Personal details
- Born: 9 May 1992 (age 33) Windhoek, Namibia
- Alma mater: Institute of Information and Technology (IIT)

= George Kambala =

Namibian youth activist

George Hidipo Hamba Kambala (born 9 May 1992) is a Namibian youth activist who, along with Job Amupanda and Dimbulukeni Nauyoma, co-founded a radical youth movement known as the Affirmative Repositioning in 2014 to advocate for land among Namibian youths. He also served in the SWAPO Youth League before his subsequent expulsion for his involvement in the youth movement.

== Personal life ==
Kambala was born and grew up in Windhoek's Katutura, where he attended Martti Ahtisaari Primary School. He was part of the SWAPO Party Youth League leaders who were suspended and expelled from the party for occupying a plot in an upmarket Windhoek suburb.

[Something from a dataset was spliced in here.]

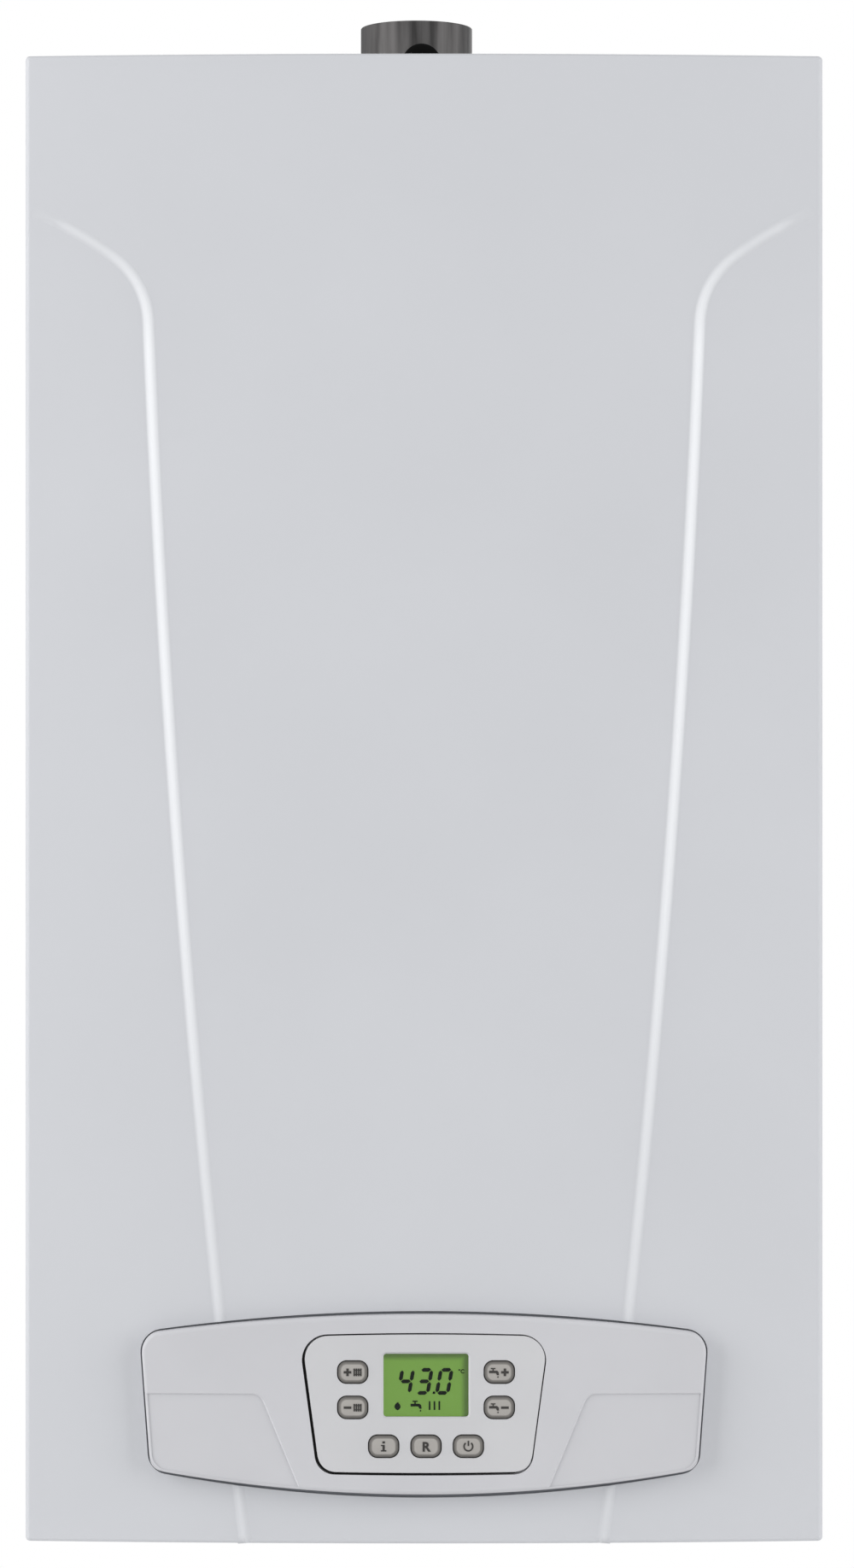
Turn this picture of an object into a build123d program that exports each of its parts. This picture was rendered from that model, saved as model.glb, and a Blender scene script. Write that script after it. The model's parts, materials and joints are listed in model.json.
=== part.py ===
from build123d import *
from math import sqrt
import os

# Wall-hung combi boiler. Millimetres. The origin lies on the wall plane, at the bottom centre of
# the casing: +X is to the right seen from the front, the front faces -Y, and +Z is up.

# ---------------------------------------------------------------------------------------------
# Driving dimensions
# ---------------------------------------------------------------------------------------------
# Casing cover
casing_w = 400.0
casing_h = 745.0
side_depth = 290.0          # wall to the front sheet, at the casing's side edges
bow_rise = 9.0              # how far the front bows out at its middle
sheet = 1.0
wall_gap = 3.0              # cover's rear edge to the wall
corner_r = 4.0
rim_r = 2.5
side_lip = 12.0
top_lip = 14.0
bottom_lip = 22.0
bead_w = 3.6
bead_h = 0.9
bead_bottom_x = 90.4
bead_middle = (120.0, 302.0)
bead_top = (138.0, 611.0)
bead_bend = (155.5, 643.5)
bead_tip = (193.0, 663.0)

# Control box: fascia, insert, display and buttons
fascia_proud = 8.0
fascia_top_half = 141.5
fascia_bottom_half = 136.5
fascia_end_low = 37.7
fascia_mid_low = 25.8
fascia_end_high = 105.0
fascia_mid_high = 115.2
fascia_top_r = 10.0
fascia_bottom_r = 7.0
fascia_edge_r = 2.0
fascia_wall = 2.5
fascia_gap = 0.5            # between the fascia's ends and the cover's cut-out
fascia_gap_high = 1.5       # the same above the fascia's middle
fascia_gap_low = 2.4        # the same below the fascia's middle
fascia_stand = 0.3          # fascia's rear rim in front of the sheet
step_z = 75.3
step_inner_x = 81.7
step_low_x = 61.0
step_depth = 0.8
step_chamfer = 0.7
step_r = 6.0
insert_top_half = 61.6
insert_bottom_half = 52.5
insert_low = 36.8
insert_high = 104.2
insert_arch = 1.2
insert_top_r = 12.0
insert_bottom_r = 9.0
insert_t = 2.5
insert_gap = 0.9
insert_shift = (0.45, 0.25) # insert to the right and up in its recess
insert_edge_r = 0.5
ledge_w = 5.0
ledge_t = 2.0
window_centre = (1.0, 80.2)
window_w = 42.0
window_h = 31.0
window_t = 1.5
window_r = 1.5
window_gap = 0.2
window_splay = 45.0         # degrees that the opening's sides lean outwards in front of the pane
button_w = 15.0
button_h = 11.2
button_r = 4.5
button_edge_r = 0.8
button_proud = 1.0
button_gap = 0.35
button_flange = 1.0
button_flange_t = 1.0
button_stem_r = 2.0
button_travel = 1.2
button_rest = 0.1           # stem's end to the board when pressed
left_button_x = -35.5
right_button_x = 37.5
upper_button_z = 86.8
middle_button_z = 69.2
lower_button_z = 49.9
lower_button_pitch = 21.1
module_border = 2.0
module_gap = 0.1
module_t = 4.2
board_half = 76.0
board_low = 38.0
board_high = 94.0
board_t = 1.6
board_inset = 3.0           # from the side edges' front plane back to the board
part_inset = 10.0
transformer_x = 20.0
transformer_w = 38.0
transformer_t = 26.0
relay_x = (-56.0, -36.0, -16.0)
relay_w = 14.0
relay_h = 22.0
relay_t = 16.0
capacitor_x = (-48.0, -18.0, 8.0)
capacitor_r = 4.5
capacitor_l = 20.0
housing_half = 91.5
housing_low = 34.0
housing_high = 98.0
housing_lead = 4.0          # housing's front rim before the side edges' front plane
housing_depth = 47.0
housing_wall = 2.0
box_screw_x = 83.0
box_screw_z = (53.0, 88.0)
box_screw_r = 1.5
box_screw_grip = 8.0        # length in the fascia's bosses
box_screw_sunk = 17.0       # head's seat below the housing's rear face
box_head_r = 3.0
box_head_h = 2.2
boss_reach = 6.0            # housing's front rim to where bosses and pillars meet
box_pillar_r = 5.0
board_pillar_x = 70.0
board_pillar_r = 3.0
board_pillar_inset = 7.0

# Hinge of the control box
hinge_lead = 2.0            # hinge axis before the side edges' front plane
hinge_z = 12.0
hinge_pin_r = 1.5
hinge_running = 0.05
arm_t = 3.0
arm_reach = 26.0            # from the hinge axis back to the arm's upright
arm_half = 3.0
arm_eye_r = 3.2
arm_top = 68.0
ear_t = 2.0
ear_gap = 0.3
ear_r = 3.4
ear_foot = 16.0

# Chassis
steel = 1.2
frame_inset = 4.0           # casing's side to the back frame's side
frame_flange = 80.0         # depth of the back frame's side flanges
rail_z = 2.0
rail_t = 1.5
rail_side = 26.0
rail_inset = 4.0            # from the side edges' front plane back to the rail
rail_depth = 61.0
rail_upstand = 28.0
shelf_z = 20.0
shelf_depth = 90.0
shelf_lip = 12.0
cover_seat = 0.4
cover_screw_x = 150.0
cover_screw_inset = 9.0     # from the rail's front edge
cover_screw_l = 9.0
cover_head_h = 1.8          # low heads, hidden behind the cover's rim
slot_w = 8.5
slot_l = 20.0
slot_spacing = 330.0
slot_z = 705.0

# Sealed chamber
chamber_low = 288.0
chamber_inset = 2.0         # back frame's side to the chamber's side
chamber_setback = 28.0      # from the side edges' front plane back to the chamber's front rim
chamber_flange = 14.0
seal_t = 2.0
lid_raise = 6.0
lid_border = 24.0
lid_screw_inset = 7.0
lid_screw_rows = 4
lid_screw_l = 8.0
screw_r = 2.0
screw_head_r = 4.5
screw_head_h = 3.0
screw_gap = 0.2

# Flue
flue_x = -4.0
flue_y = -140.0
collar_r = 29.6
collar_wall = 1.2
collar_top = 782.0
collar_foot_r = 33.0
collar_foot_h = 2.0
intake_r = 50.0
adaptor_pcd = 124.0
adaptor_hole_r = 1.6
adaptor_screws = 4
plug_x = -1.3
plug_z = 759.0
plug_r = 10.2
plug_bore_r = 7.2
plug_boss_r = 8.9
plug_boss = 2.0             # boss face in front of the collar
plug_stem = 3.0
plug_head = 3.0
blank_x = 118.0
blank_hole_r = 38.0
blank_r = 48.0
blank_screw_pcd = 86.0
blank_screws = 3
blank_t = 0.8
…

His father, Kambala senior, was a driver, while his mother worked as a nurse in Windhoek.

== Affirmative Repositioning Movement ==
In 2014, following reports by The Namibian newspaper that Windhoek Mayor Agnes Kafula allocated a plot to Big Brother Africa winner Kambala, alongside Nauyoma and Amupanda, who occupied land in a Windhoek suburb, raised more concerns about the land question in Namibia, as many do not have access to affordable housing.